Everything is indeed the fault of the Japanese, but it’s Chao-chun, the collaborator who is the true villain even in his bumbling cluelessness, a quality also reflected in his idiot police chief Captain Wan who consistently fails to capture any Resistance members despite Chao-chun repeatedly ordering him to. In another bumbling piece of verbal humour, Captain Wan (Hu Tou) simply repeats the speech he’s just had criticising him for incompetence verbatim to his own subordinates while not doing much of anything himself. They are both, fairly obviously, outclassed by Tsui-ying playing the part of the clueless society bride lounging around in her furs and mediating in-house disputes while simultaneously plotting to bring them both down once they’ve outlived their usefulness. Though she is forced to give up what is most important to her, her love for Ling-yun, what she discovers is perhaps a transgressive sense of freedom and independence in her life as a master spy not otherwise available to an ordinary woman as she pursues her revenge for the death of her father.

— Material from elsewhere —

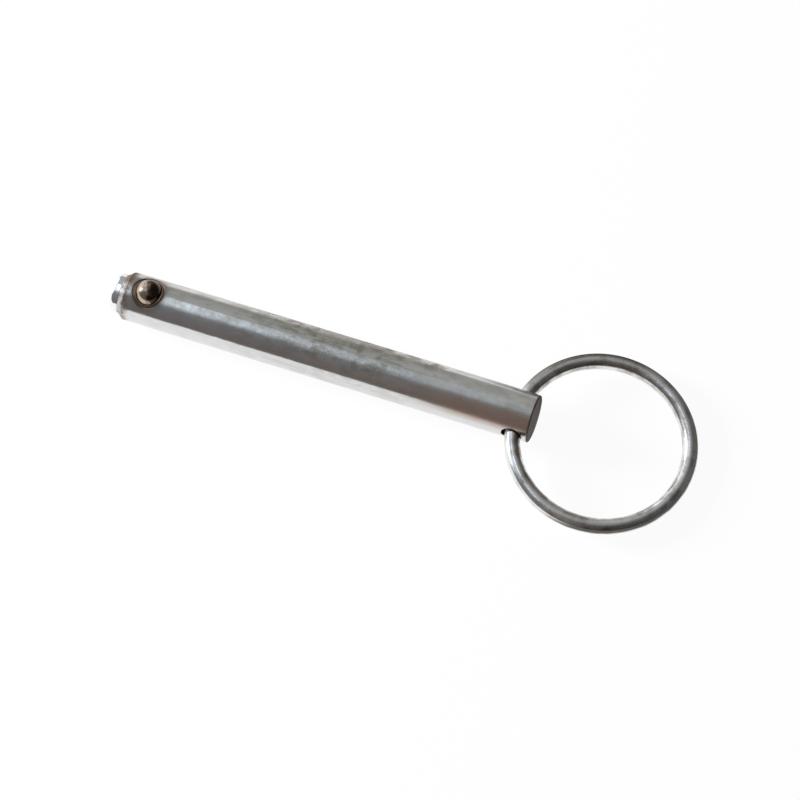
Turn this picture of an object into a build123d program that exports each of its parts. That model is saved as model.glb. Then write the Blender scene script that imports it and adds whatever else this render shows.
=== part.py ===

Nevertheless, she is also orphaned both literally and metaphorically forced into a life of wandering. The separation of the lovers, blamed on the Japanese, is symbolic of that between the two Chinas as echoed in Tsui-ying’s melancholy love song and no doubt appealing to the prevailing ideology of the ruling regime save for the implication of fatalism as Tsui-ying and Ling-yun pursue exile in opposing directions. Even so with its fantastically compelling heroine, ironic humour, and atmosphere of intrigue tempered with melancholy romance, The Best Secret Agent more than lives up to its name as the master spy effortlessly completes her primary mission even if sacrificing her heart in the process. 


The Best Secret Agent streams in the UK 25th to 31st October as part of this year’s Taiwan Film Festival Edinburgh.